BROSSARD, Quebec -- The Montreal Canadiens were dealt a severe blow in their attempt to reach their first Stanley Cup Final in 21 years.

Canadiens goalie Carey Price will miss the remainder of the Eastern Conference Final with an undisclosed injury, coach Michel Therrien said after the morning skate Monday.

"We need to rally around Carey," Therrien said. "We need to give him a chance to keep playing this season."

Peter Budaj was the first goalie off the ice at the Canadiens' morning skate but Therrien refused to confirm that he will start Game 2 at Bell Centre (8 p.m. ET; NBCSN, CBC, RDS). The Rangers lead the best-of-7 series 1-0.

Dustin Tokarski was the other goalie on the ice and could get his first career start in the Stanley Cup Playoffs.

"I've already taken my decision. I know where I'm going," Therrien said. "You'll see [Monday]."

Price was injured at 3:15 of the second period of Game 1 when Rangers forward Chris Kreider lost his footing and crashed feet-first into Price.

Price was slow to get up and was clutching at his right knee while wincing in pain, but after talking with the Canadiens trainer he remained in the game. However, he was replaced by Budaj at the start of the third period.

Therrien said he didn't believe Price aggravated the injury by finishing the second period.

Price has a 2.35 goals-against average and .919 save percentage in the playoffs.

Therrien said Sunday that Kreider did not make enough of an effort to get out of Price's way, and his take on the play became more severe Monday in light of the loss of his No. 1 goaltender.

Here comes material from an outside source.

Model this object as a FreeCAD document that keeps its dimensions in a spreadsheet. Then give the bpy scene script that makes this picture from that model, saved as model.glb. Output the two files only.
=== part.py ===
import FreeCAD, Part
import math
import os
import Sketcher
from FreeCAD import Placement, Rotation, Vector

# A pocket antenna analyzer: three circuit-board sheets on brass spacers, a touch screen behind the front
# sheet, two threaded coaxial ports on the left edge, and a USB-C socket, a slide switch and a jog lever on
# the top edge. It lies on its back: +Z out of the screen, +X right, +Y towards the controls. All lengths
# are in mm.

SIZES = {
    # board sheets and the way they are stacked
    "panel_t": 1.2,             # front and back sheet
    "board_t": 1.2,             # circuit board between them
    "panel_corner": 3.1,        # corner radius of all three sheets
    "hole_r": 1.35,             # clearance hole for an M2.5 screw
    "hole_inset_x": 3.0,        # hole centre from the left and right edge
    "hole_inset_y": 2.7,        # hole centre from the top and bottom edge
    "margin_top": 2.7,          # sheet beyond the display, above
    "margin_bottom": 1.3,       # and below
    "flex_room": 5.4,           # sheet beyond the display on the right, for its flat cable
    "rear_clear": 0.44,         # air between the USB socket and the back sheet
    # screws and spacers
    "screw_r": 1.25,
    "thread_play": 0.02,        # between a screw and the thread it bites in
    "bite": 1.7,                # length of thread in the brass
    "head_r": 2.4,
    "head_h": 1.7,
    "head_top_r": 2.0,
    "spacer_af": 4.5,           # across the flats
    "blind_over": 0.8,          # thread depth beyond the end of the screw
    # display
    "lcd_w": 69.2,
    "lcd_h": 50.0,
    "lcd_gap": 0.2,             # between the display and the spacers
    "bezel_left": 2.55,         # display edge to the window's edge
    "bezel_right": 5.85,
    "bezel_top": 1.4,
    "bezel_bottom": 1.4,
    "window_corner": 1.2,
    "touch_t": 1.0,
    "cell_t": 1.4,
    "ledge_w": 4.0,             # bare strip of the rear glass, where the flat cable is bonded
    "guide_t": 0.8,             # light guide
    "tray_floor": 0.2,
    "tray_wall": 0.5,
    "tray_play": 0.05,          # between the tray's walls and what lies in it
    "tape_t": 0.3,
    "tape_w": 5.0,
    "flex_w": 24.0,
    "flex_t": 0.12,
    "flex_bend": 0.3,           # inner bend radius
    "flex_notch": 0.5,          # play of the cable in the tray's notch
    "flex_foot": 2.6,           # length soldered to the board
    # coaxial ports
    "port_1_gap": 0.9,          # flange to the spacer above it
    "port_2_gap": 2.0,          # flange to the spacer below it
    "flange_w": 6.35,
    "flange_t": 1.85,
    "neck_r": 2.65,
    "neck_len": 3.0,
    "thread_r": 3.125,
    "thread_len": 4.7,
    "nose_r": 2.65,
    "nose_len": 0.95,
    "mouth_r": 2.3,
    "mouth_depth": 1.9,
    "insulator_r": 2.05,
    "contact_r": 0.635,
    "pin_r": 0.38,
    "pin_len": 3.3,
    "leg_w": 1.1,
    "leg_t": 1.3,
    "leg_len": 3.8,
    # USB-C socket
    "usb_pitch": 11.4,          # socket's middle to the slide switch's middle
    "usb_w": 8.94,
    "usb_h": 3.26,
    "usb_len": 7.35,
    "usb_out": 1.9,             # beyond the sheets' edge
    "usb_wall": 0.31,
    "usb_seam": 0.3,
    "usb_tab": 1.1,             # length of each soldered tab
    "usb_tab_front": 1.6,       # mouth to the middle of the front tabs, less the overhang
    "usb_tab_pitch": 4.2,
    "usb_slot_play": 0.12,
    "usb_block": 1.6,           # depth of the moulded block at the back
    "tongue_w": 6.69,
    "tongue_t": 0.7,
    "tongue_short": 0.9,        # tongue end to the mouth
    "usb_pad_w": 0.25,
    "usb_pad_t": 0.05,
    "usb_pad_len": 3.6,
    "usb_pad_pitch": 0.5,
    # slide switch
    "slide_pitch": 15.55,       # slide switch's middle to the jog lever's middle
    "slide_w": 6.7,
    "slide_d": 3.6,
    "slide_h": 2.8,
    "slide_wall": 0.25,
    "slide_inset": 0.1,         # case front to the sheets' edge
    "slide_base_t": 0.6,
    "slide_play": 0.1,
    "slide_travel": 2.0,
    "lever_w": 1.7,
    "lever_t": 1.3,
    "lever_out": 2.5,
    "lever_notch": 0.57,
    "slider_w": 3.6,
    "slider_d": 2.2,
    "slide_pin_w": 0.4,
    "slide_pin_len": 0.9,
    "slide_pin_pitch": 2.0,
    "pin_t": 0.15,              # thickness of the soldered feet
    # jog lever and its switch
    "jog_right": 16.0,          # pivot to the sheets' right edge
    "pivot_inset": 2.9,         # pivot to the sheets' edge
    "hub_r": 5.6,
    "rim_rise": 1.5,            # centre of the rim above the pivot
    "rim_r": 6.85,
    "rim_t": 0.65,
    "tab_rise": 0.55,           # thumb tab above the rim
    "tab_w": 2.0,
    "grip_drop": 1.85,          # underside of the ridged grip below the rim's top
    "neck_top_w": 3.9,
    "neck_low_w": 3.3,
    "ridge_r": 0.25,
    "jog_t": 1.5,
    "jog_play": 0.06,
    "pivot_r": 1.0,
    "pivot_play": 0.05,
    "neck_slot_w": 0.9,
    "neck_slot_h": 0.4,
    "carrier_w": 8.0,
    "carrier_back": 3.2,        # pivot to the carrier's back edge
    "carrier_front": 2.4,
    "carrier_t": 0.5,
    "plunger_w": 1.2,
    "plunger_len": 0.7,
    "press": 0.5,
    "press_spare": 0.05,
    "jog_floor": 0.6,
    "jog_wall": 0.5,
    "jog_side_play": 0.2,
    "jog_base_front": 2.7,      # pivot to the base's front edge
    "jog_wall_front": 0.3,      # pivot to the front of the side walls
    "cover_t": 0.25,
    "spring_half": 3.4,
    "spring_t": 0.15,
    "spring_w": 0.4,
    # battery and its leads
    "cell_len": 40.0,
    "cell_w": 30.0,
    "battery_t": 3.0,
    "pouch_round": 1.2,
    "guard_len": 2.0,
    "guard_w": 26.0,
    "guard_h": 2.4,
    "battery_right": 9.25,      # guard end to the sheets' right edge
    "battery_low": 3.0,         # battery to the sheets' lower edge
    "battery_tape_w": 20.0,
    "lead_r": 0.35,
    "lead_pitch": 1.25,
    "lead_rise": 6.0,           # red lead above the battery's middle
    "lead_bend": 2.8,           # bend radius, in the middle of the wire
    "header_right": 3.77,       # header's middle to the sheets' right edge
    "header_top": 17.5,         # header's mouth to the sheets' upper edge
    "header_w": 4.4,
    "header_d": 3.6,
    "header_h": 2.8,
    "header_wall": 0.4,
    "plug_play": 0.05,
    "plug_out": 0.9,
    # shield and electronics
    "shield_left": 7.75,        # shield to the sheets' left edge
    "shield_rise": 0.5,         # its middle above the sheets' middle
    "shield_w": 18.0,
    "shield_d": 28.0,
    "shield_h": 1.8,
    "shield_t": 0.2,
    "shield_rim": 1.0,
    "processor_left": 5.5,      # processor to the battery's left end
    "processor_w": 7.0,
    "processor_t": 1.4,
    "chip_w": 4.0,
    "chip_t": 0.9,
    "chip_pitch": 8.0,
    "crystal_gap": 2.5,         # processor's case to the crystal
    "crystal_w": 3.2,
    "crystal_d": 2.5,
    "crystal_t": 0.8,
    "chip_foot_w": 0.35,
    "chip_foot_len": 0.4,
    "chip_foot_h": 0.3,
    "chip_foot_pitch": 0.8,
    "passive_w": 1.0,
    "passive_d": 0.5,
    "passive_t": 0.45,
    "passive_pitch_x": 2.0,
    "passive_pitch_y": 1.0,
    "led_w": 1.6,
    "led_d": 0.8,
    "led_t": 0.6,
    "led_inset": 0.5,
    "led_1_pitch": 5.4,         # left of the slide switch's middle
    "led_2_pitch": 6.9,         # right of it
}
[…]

"It's a reckless play. That's the truth," Therrien said. "And Kreider, this is not the first time he's going at goalies. So we end up losing our best player. But our group faced a lot of adversity through the course of the season and had the attitude to respond really well. This is what I'm expecting starting [Monday]."

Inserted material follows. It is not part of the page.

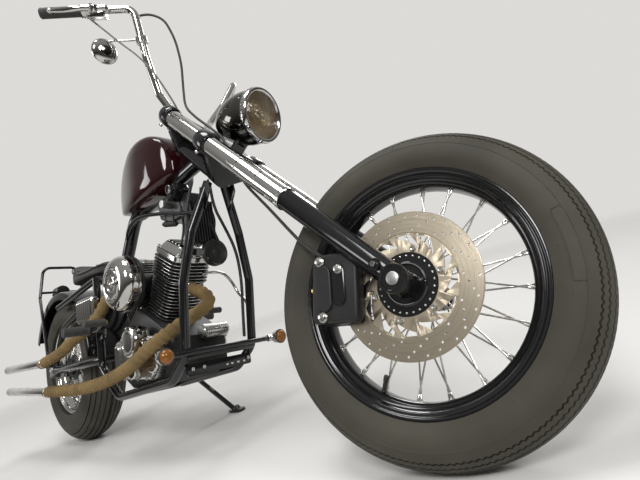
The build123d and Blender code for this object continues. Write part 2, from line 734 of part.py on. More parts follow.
def make_tank():
    """The narrow, tall fuel tank that straddles the backbone."""
    with BuildPart() as tank:
        for x, bottom, top, half in TANK_SECTIONS:
            with BuildSketch(Plane(origin=(x, 0, (bottom + top) / 2), x_dir=(0, 1, 0), z_dir=(1, 0, 0))):
                RectangleRounded(2 * half, top - bottom, min(half, (top - bottom) / 2) * 0.62)
        loft()
        add_disc(Plane(origin=HEAD_MIDDLE, z_dir=BACKBONE_BEND - HEAD_MIDDLE), TUNNEL_RADIUS, 700,
                 mode=Mode.SUBTRACT)
    return tank


def make_tank_cap(tank):
    """The filler cap on top of the tank."""
    with BuildPart() as cap:
        add_disc(Plane(origin=(850, 0, 1068), z_dir=(0, 0, 1)), 27, 36)
        add(tank.part, mode=Mode.SUBTRACT)
    return cap


def rail_top(x):
    """The height of the seat rails' upper side."""
    slope = (RAIL_FRONT[1] - RAIL_REAR[1]) / (RAIL_FRONT[0] - RAIL_REAR[0])
    return RAIL_REAR[1] + slope * (x - RAIL_REAR[0]) + RAIL_RADIUS * sqrt(1 + slope ** 2)


def make_seat(backbone):
    """The solo seat on its rails."""
    front = 490.0
    rear = 200.0
    nose = REAR_TOP + 70
    dip = REAR_TOP + 54
    tail = REAR_TOP + 118
    with BuildPart() as seat:
        with BuildSketch(side_plane(0, RAIL_Y, 0)) as outline:
            with BuildLine():
                Polyline((-front, nose), (-front, rail_top(front)), (-rear, rail_top(rear)),
                         (-rear + 22, tail - 18), (-rear - 14, tail))
                ThreePointArc((-rear - 14, tail), (-360, dip), (-front, nose))
            make_face()
        extrude(outline.sketch, amount=-220)
        fillet(seat.edges().filter_by(GeomType.CIRCLE), 16)
        add(backbone.part, mode=Mode.SUBTRACT)
    return seat


FENDER_HALF = 97.0


def make_fender():
    """The rear fender over the top of the rear tyre."""
    inner = REAR_TYRE_RADIUS + 20
    skin = 3.0
    wall = FENDER_HALF - skin
    with BuildPart() as fender:
        with BuildSketch(section_plane(rear_axle).rotated((0, -155, 0))):
            with BuildLine():
                Polyline((inner - 30, wall), (inner, wall - 4), (inner, 4 - wall), (inner - 30, -wall),
                         (inner - 30, -FENDER_HALF), (inner, -FENDER_HALF), (inner + skin, -FENDER_HALF + 4),
                         (inner + skin, FENDER_HALF - 4), (inner, FENDER_HALF), (inner - 30, FENDER_HALF),
                         close=True)
            make_face()
        revolve(axis=Axis(tuple(rear_axle), (0, 1, 0)), revolution_arc=150)
    return fender


def make_swingarm(side, neighbours):
    """One side of the rear fork: arm, stay and axle plate; the left one carries the final drive."""
    plate_y = side * AXLE_PLATE_Y
    arm_radius = 22 if side > 0 else 17
    lower = [Vector(PIVOT_X, side * 110, PIVOT_Z), Vector(330, side * 112, PIVOT_Z - 2),
             Vector(20, plate_y, rear_axle.Z)]
    stay = [Vector(10, plate_y, rear_axle.Z + 10), Vector(120, side * 113, REAR_TOP - 152),
            Vector(PIVOT_X, side * 112, REAR_TOP - 72)]
    with BuildPart() as arm:
        add_tube(lower, arm_radius, 100)
        add_tube(stay, 13, 80)
        with BuildSketch(side_plane(0, plate_y, rear_axle.Z)) as plate:
            RectangleRounded(110, 62, 18)
        extrude(plate.sketch, amount=6, both=True)
        if side > 0:
            add_disc(wheel_plane(rear_axle, REAR_HUB_LEFT + 6), 70, AXLE_PLATE_Y - REAR_HUB_LEFT - 12)
        add_disc(wheel_plane(rear_axle, side * AXLE_PLATE_Y - 40), AXLE_RADIUS, 80, mode=Mode.SUBTRACT)
        for neighbour in neighbours:
            add(neighbour.part, mode=Mode.SUBTRACT)
    return arm


def make_hoop(neighbours):
    """The thin hoop over the rear fender with the round tail lamp on its bar."""
    with BuildPart() as hoop:
        right = [Vector(-30, -135, rear_axle.Z + 19), Vector(-215, -104, REAR_TOP + 38),
                 Vector(-222, -80, REAR_TOP + 193)]
        left = [Vector(p.X, -p.Y, p.Z) for p in reversed(right)]
        add_tube(right + left, 7, 40)
        add_tube([Vector(-217, -98, REAR_TOP + 64), Vector(-217, 98, REAR_TOP + 64)], 6)
        add_disc(Plane(origin=(-210, 0, REAR_TOP + 64), z_dir=(-1, 0, 0)), 33, 48)
        for neighbour in neighbours:
            add(neighbour.part, mode=Mode.SUBTRACT)
    return hoop


def make_side_cover(neighbours):
    """The polished cover under the right end of the seat."""
    with BuildPart() as cover:
        with BuildSketch(side_plane(450, -120, 528)) as outline:
            RectangleRounded(170, 96, 26)
        extrude(outline.sketch, amount=-30)
        for neighbour in neighbours:
            add(neighbour.part, mode=Mode.SUBTRACT)
    return cover


def make_foot_controls(side, cradle):
    """A foot peg and its pedal on their bracket: the brake on the right, the gear change on the left.

    The peg's rubber starts outside the pedal's arm."""
    peg = Vector(655, side * 160, 435)
    rubber = Vector(655, side * 209, 435)
    pad = Vector(760, side * 194, 446)
    with BuildPart() as controls:
        add_tube([Vector(500, side * 112, 396), Vector(580, side * 130, 416), peg], 9, 40)
        add_disc(Plane(origin=peg, z_dir=(0, side, 0)), 13, 50)
        add_disc(Plane(origin=rubber, z_dir=(0, side, 0)), 15, 81)
        add_tube([peg + Vector(0, side * 34, -6), Vector(700, side * 196, 430), pad + Vector(0, side * 4, 0)],
                 7, 40)
        add_disc(Plane(origin=pad, z_dir=(0, side, 0)), 11, 68)
        add(cradle.part, mode=Mode.SUBTRACT)
    return controls


def make_stand():
    """The side stand's leg with its eye and its foot."""
    run = (STAND_FOOT - STAND_PIVOT).normalized()
    foot_up = Vector(0, -sin(radians(LEAN)), cos(radians(LEAN)))
    with BuildPart() as stand:
        add_disc(Plane(origin=STAND_PIVOT - STAND_AXIS * 5, z_dir=STAND_AXIS), 16, 10)
        add_tube([STAND_PIVOT + run * 14, STAND_FOOT - run * 14], 9)
        with BuildSketch(Plane(origin=STAND_FOOT, x_dir=(1, 0, 0), z_dir=foot_up)) as sole:
            SlotOverall(80, 40)
        extrude(sole.sketch, amount=12)
        with BuildSketch(Plane(origin=STAND_FOOT + foot_up * 12, x_dir=(1, 0, 0), z_dir=foot_up)) as ankle:
            Circle(15)
        extrude(ankle.sketch, amount=12, taper=20)
        add_disc(Plane(origin=STAND_PIVOT - STAND_AXIS * 8, z_dir=STAND_AXIS), STAND_PIN + FIT_CLEARANCE, 16,
                 mode=Mode.SUBTRACT)
    return stand


# Parking: the steered pieces turn to the stop, then the whole leans, and the front is let down onto its tyre
def wheel_low(centre, axle, radius, crown):
    """The lowest point of a tyre whose crown is an arc."""
    return centre.Z - (radius - crown) * sqrt(1 - axle.Z ** 2) - crown


def front_wheel_low(pitch):
    """The front tyre's lowest point over the rear tyre's, for a pitch in degrees."""
    steered = steer_foot + (front_axle - steer_foot).rotate(steering_axis, STEER_STOP)
    centre = steered.rotate(Axis.Y, pitch).rotate(Axis.X, -LEAN)
    axle = Vector(0, 1, 0).rotate(Axis((0, 0, 0), tuple(steer_up)), STEER_STOP).rotate(Axis.Y, pitch)
    axle = axle.rotate(Axis.X, -LEAN)
    rear_centre = rear_axle.rotate(Axis.Y, pitch).rotate(Axis.X, -LEAN)
    rear_dir = Vector(0, 1, 0).rotate(Axis.X, -LEAN)
    rear = wheel_low(rear_centre, rear_dir, REAR_TYRE_RADIUS, REAR_TYRE_WIDTH / 2)
    return wheel_low(centre, axle, FRONT_TYRE_RADIUS, FRONT_TYRE_WIDTH / 2) - rear, rear


low, high = -3.0, 3.0
for _ in range(40):
    middle = (low + high) / 2
    if front_wheel_low(middle)[0] > 0:
        low = middle
    else:
        high = middle
PITCH = (low + high) / 2
LIFT = -front_wheel_low(PITCH)[1]


def parked(shape, steered=False):
    """The shape in its parked place."""
    if steered:
        shape = shape.rotate(steering_axis, STEER_STOP)
    shape = shape.rotate(Axis.Y, PITCH).rotate(Axis.X, -LEAN)
    return shape.moved(Location((0, 0, LIFT)))


def solids(*pieces):
    """Like pieces that don't touch, as one shape."""
    return Compound([piece.part.solid() for piece in pieces])


front_hub = make_hub(front_axle, FRONT_WELL_RADIUS, 38, 34, -FRONT_HUB_RIGHT, FRONT_HUB_LEFT, 24, 10,
                     -FRONT_HUB_RIGHT)
rear_hub = make_hub(rear_axle, REAR_WELL_RADIUS, 56, 40, -REAR_HUB_RIGHT, REAR_HUB_LEFT, 34, 10)
leg_right = make_leg(-1)
leg_left = make_leg(1)
caliper = make_caliper(leg_right)
lamp_shell = make_headlamp_shell()

steered_pieces = {
    "front_tyre": make_tyre(front_axle, FRONT_TYRE_RADIUS, FRONT_TYRE_WIDTH, FRONT_RIM_RADIUS, FRONT_RIM_HALF,
                            FRONT_SEAT_RADIUS).part,
    "front_rim": make_rim(front_axle, FRONT_RIM_RADIUS, FRONT_RIM_HALF, FRONT_SEAT_RADIUS,
                          FRONT_WELL_RADIUS).part,
    "front_hub_spokes": front_hub.part,
    "brake_disc": make_disc().part,
    "front_axle": make_front_axle().part,
    "fork_legs": solids(leg_right, leg_left),
    "fork_tubes": solids(make_fork_tube(-1), make_fork_tube(1)),
    "lower_clamp": make_lower_clamp(lamp_shell).part,
    "upper_clamp": make_clamp(UPPER_CLAMP, UPPER_CLAMP_HEIGHT, 34).part,
    "handlebar": make_handlebar().part,
    "grips": solids(make_grip(-1), make_grip(1)),
    "levers": solids(make_lever(-1), make_lever(1)),
    "mirror": make_mirror().part,
    "headlamp_shell": lamp_shell.part,
    "headlamp_lens": make_headlamp_lens().part,
    "brake_caliper": caliper.part,
    "brake_hose": make_cable(BRAKE_HOSE, HOSE_RADIUS, (caliper,)).part,
    "throttle_cable": make_cable(THROTTLE_CABLE, CABLE_RADIUS).part,
}

backbone = make_backbone()
cradle_right = make_cradle(-1, backbone)
cradle_left = make_cradle(1, backbone)
rear_axle_bar = make_rear_axle()
swingarm_right = make_swingarm(-1, (cradle_right, rear_axle_bar))
swingarm_left = make_swingarm(1, (cradle_left, rear_axle_bar))
cross_tubes = make_cross_tubes((backbone, cradle_right, cradle_left, swingarm_right, swingarm_left))
exhaust_front = make_exhaust(FRONT_PIPE, FRONT_TIP_END)
exhaust_rear = make_exhaust(REAR_PIPE, REAR_TIP_END)
cylinders = make_cylinders((exhaust_front, exhaust_rear))
crankcase = make_crankcase(cross_tubes)
tank = make_tank()

fixed_pieces = {
    "backbone": backbone.part,
    "cradle_right": cradle_right.part,
    "cradle_left": cradle_left.part,
    "cross_tubes": cross_tubes.part,
    "indicators": make_indicators(cross_tubes).part,
    "crankcase": crankcase.part,
    "engine_covers": solids(make_engine_cover(-1), make_engine_cover(1)),
    "cylinders": cylinders.part,
    "rocker_covers": make_rocker_covers().part,
    "air_cleaner": make_air_cleaner(cylinders).part,
    "oil_filter": make_oil_filter(crankcase).part,
    "horn": make_horn((backbone, cradle_left)).part,
    "exhausts": solids(exhaust_front, exhaust_rear),
    "tank": tank.part,
    "tank_cap": make_tank_cap(tank).part,
    "seat": make_seat(backbone).part,
    "rear_fender": make_fender().part,
    "swingarm": solids(swingarm_right, swingarm_left),
    "hoop": make_hoop((swingarm_right, swingarm_left)).part,
    "side_cover": make_side_cover((cradle_right, swingarm_right)).part,
    "foot_controls_right": make_foot_controls(-1, cradle_right).part,
    "foot_controls_left": make_foot_controls(1, cradle_left).part,
    "rear_axle": rear_axle_bar.part,
    "rear_tyre": make_tyre(rear_axle, REAR_TYRE_RADIUS, REAR_TYRE_WIDTH, REAR_RIM_RADIUS, REAR_RIM_HALF,
                           REAR_SEAT_RADIUS).part,
    "rear_rim": make_rim(rear_axle, REAR_RIM_RADIUS, REAR_RIM_HALF, REAR_SEAT_RADIUS, REAR_WELL_RADIUS).part,
    "rear_hub_spokes": rear_hub.part,
    "side_stand": make_stand().part,
}

placed = {name: parked(shape, True) for name, shape in steered_pieces.items()}
placed.update({name: parked(shape) for name, shape in fixed_pieces.items()})

os.makedirs("parts", exist_ok=True)
boxes = [shape.bounding_box() for shape in placed.values()]
SHIFT = Vector(-(min(b.min.X for b in boxes) + max(b.max.X for b in boxes)) / 2,
               -(min(b.min.Y for b in boxes) + max(b.max.Y for b in boxes)) / 2, 0)
for name, shape in placed.items():
    shape = shape.moved(Location(SHIFT))
    shape.label = name
    export_step(shape, f"parts/{name}.step")
print("pitch", round(PITCH, 3), "lift", round(LIFT, 3), "shift", SHIFT)
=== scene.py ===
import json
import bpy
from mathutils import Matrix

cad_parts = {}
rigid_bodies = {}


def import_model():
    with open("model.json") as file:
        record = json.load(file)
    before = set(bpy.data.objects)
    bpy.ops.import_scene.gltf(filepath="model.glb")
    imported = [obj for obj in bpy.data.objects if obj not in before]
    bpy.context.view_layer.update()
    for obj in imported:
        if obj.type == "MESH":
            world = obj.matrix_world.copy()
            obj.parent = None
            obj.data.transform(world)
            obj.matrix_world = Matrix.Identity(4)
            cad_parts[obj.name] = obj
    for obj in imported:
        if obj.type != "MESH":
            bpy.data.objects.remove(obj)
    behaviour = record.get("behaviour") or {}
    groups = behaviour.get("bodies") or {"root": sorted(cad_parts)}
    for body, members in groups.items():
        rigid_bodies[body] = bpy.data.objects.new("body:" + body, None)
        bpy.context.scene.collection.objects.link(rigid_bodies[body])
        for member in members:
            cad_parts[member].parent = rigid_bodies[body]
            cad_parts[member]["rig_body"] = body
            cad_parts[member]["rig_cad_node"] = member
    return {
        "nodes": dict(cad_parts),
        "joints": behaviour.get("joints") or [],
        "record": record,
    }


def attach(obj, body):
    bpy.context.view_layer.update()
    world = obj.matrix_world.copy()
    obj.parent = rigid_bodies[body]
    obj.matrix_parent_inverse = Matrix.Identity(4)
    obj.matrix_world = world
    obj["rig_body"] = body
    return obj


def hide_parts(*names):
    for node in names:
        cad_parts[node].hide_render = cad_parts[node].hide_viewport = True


bl_info = {
    "name": "Chopper motorcycle",
    "version": (1, 0, 0),
    "blender": (4, 5, 0),
    "location": "3D View > Sidebar > Chopper",
    "description": "Models the pieces and finishes of a long-fork chopper round its packed frame",
    "category": "Object",
}

from math import atan2, cos, pi, radians, sin, sqrt

import bmesh
import bpy
from mathutils import Matrix, Vector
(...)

Kreider spoke briefly with reporters at Bell Centre following the Rangers' morning skate Monday and maintained his position that he did nothing wrong.

Except for one thing.

"I look back on it and think I wish I would've put it in the net," Kreider said. "Obviously I was trying to score a goal. I put it wide. It was a bang-bang play."

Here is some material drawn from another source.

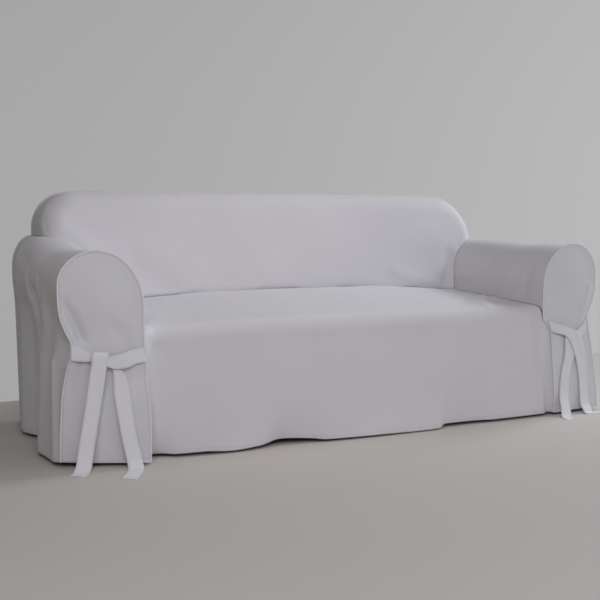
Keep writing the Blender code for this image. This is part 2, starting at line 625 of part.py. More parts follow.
def panel_outline(arm):
    """Out, depth and height round the panel, from the inner hem corner over the roll to the outer one."""
    inner = np.array(arm.inner_edge, float)
    inner_height = np.linspace(inner[0, 0], inner[-1, 0], SKIRT_PARTS + 1 - SIDE_PARTS)
    inner_out = smooth_value(arm.inner_edge, inner_height)
    inner_depth = smooth_value(arm.inner_edge, inner_height, 2)
    station = np.concatenate([inner_stations(arm)[1:], np.linspace(2.0, 3.0, 7)[1:]])
    roll_out, roll_height = arm_section(arm, station, np.zeros(station.shape))
    drop = np.linspace(0.0, 1.0, SKIRT_PARTS + 1)[1:]
    seam_height = arm.outer_spring + (arm.seam[0][0] - arm.outer_spring) * drop
    seam_out = smooth_value(arm.seam, seam_height)
    seam_depth = smooth_value(arm.seam, seam_height, 2)
    out = np.concatenate([inner_out, roll_out, seam_out])
    height = np.concatenate([inner_height, roll_height, seam_height])
    depth = np.concatenate([inner_depth, np.zeros(roll_out.shape), seam_depth])
    return out, depth, height


def front_panel(arm):
    """Rings from a middle line, which ends at the middle of the roll, out to the proud seam."""
    out, depth, height = panel_outline(arm)
    tangent = np.gradient(np.stack([out, height]), axis=1)
    tangent = tangent / np.hypot(*tangent)
    edge_out = out - WELT * tangent[1]
    edge_height = height + WELT * tangent[0]
    edge_height[[0, -1]] = height[[0, -1]]
    low = slice(0, SKIRT_PARTS + 1)
    spine_height = np.full(height.shape, 0.5 * (arm.inner_spring + arm.outer_spring))
    spine_height[low] = 0.5 * (height[low] + height[::-1][low])
    spine_height[::-1][low] = spine_height[low]
    shares = np.array([0.0, 0.22, 0.43, 0.62, 0.78, 0.90, RELIEF_ENDS, 1.0])[None, :]
    place_out = edge_out[:, None] * shares + arm.crown_out * (1.0 - shares)
    place_height = edge_height[:, None] * shares + spine_height[:, None] * (1.0 - shares)
    inner_key = np.minimum(place_height, arm.inner_edge[-1][0])
    outer_key = np.minimum(place_height, arm.outer_spring)
    inner_out, inner_depth = (smooth_value(arm.inner_edge, inner_key, column) for column in (1, 2))
    seam_out, seam_depth = (smooth_value(arm.seam, outer_key, column) for column in (1, 2))
    across = (place_out - inner_out) / (seam_out - inner_out)
    swing = inner_depth + (seam_depth - inner_depth) * across
    relief = np.zeros(place_out.shape)
    for fold in arm.panel_folds:
        relief = relief + trough(place_out, place_height, fold)
    relief = relief - PLUMP * ease(PLUMP_FROM, PLUMP_FULL, place_height) * (1.0 - shares**2) ** 2
    swing = swing + relief * np.maximum(0.0, 1.0 - (shares / RELIEF_ENDS) ** 4)
    return in_place(arm.side * (ARM_MIDDLE + place_out), swing, place_height)


# --- Outside back ---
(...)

Budaj has excelled in a backup role this season but struggled when he was thrust into the starting position while Price recovered from a lower-body injury he aggravated at the 2014 Sochi Olympics.

In seven starts while Price was out, Budaj went 2-4-1 with a 3.51 GAA and .868 save percentage.

In addition, Budaj has allowed 10 goals on 39 shots for a .744 save percentage in three playoff games with the Canadiens, including one start. He allowed three goals on eight shots in his relief stint in Game 1.

Last season, Price was injured at the end of regulation in Game 4 of the Canadiens' first-round series against the Ottawa Senators, forcing Budaj to enter the game at the start of overtime with Montreal down 2-1 in the series. Budaj allowed the second shot he faced to get past him, and then allowed six goals on 29 shots in a 6-1 loss in Game 5, ending the Canadiens' postseason.

Tokarski has 20 games of American Hockey League playoff experience with the Norfolk Admirals, posting a 1.67 GAA and .937 save percentage while winning the Calder Cup in 2012. He also was the MVP of the 2008 Memorial Cup with the Spokane Chiefs of the Western Hockey League and was the starting goaltender for Canada, which won the gold medal at the 2009 IIHF World Junior Championship, going 4-0-0.

"I know our team's got a lot of character," Therrien said. "That's the No. 1 reason that we're here."

When asked Sunday how important Price was to his team, Budaj did not hold back.

"He's huge," Budaj said. "He's our best player. He works hard, he's a competitor. He's a leader.

"I'm sure we wouldn't be here without him."

Now the Canadiens have to try to make the Stanley Cup Final without him.